I’m able to make pocket change proofreading scientific papers written by Japanese professors. I get the jobs through a contracting agency based in Japan, where my ex-gf used to work. There is no way in hell I could have received such jobs without the internet; it also makes no difference whether I live in Alabama, NYC, or even Tokyo.

Anonymous Coward says:

Warren Buffet didn’t seem to suffer from living in Bum@@@@ midwest and not mixing with the FS folks. Where is Dell? Before Microsoft went there, what was in Redmond?

That being said, the NYC dating scene isn’t all that great. There might be millions of people here, but they don’t want to talk to you. Me, yes, you no (just joking, maybe)

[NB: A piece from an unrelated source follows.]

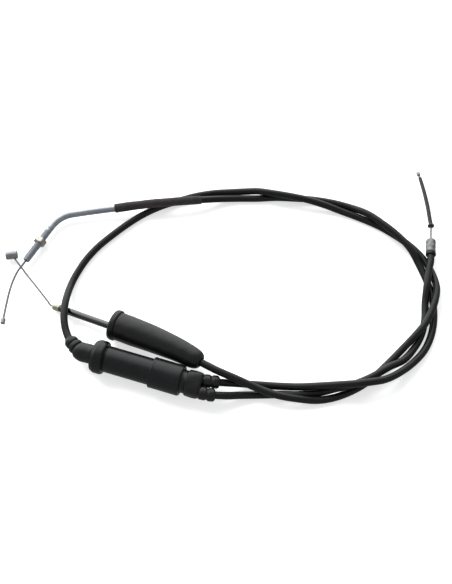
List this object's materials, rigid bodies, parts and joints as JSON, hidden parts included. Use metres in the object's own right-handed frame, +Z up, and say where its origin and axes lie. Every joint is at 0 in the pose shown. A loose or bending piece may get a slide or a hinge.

Don’t forget about the bias folks can get when they live in these areas. They believe they are smarter, work harder and are generally better than everyone else. If you can make it in NYC, you can make it anywhere, right? It isn’t true or right, but there is that attitude. I have lived in NYC, DC, LA and the midwest. People are pretty much the same everywhere.

Overcast says:

So while the Internet has made it possible for me to write from anywhere, it’s also made me more acutely aware of what I’m missing by not living in a larger metro area.

Actually – in many ways, it does the opposite for me. After dealing with a large amount if idiots on the web, it makes me want to move even further from population heavy areas, hehe.

If I could work from hom even more, I’d be glad to move out even further.

COEgnineer says:

Statistics

It’s just a matter of statistics that the people you meet on the web are from major metropolitan areas – that’s where the largest percentage of people live! Duh.

I would also guess that the people that live in metro areas spend more time on-line because they don’t have the beautiful outdoors as readily available. Just guessing though.

ohnopirates says:

A profound misunderstanding

There’s “geography” as a term demarking space, and geography as an academic discipline.

People have been calling for the “death” of geography for over thirty years now, but here we are, still chugging along.

I actually think that geographic ties are becoming more profound with the increased use of the intertrons.
Just in my own research, people from culturally different geographic areas will interact with web sites in differing ways (thanks analytics!) – this is outside of language differences that may exist.
Virtual space is used and conceptualized in different ways by geographically disparate populations.

Then of course, there’s the wonderful world of IP. Look at the Oink bust – servers in one country, admin in another, laws of a third.
The internet represents the “destruction of time and space,” much more so than say the railroads did.

John says:

It is a small world. I was just IMing with my son in the next room about connections like this (I could have gone and talked to him in person, I suppose, but I was waiting for iTunes to finish downloading some songs). I work in a call center handling mostly North American calls. It is a weird feeling connecting with people. Sometimes we get someone from close to home who is far away and traveling even further away and I get to help them with certain arrangements. Other times, its people in their own little world that only connects with me in this one small way. Being able to check webcams to see live shots of where people are that I’m talking to may be is incredible.

Next to my printer is an old morse code equipment that my grandfather used in the 1930s. It sits on a shelf under my DSL and wifi routers.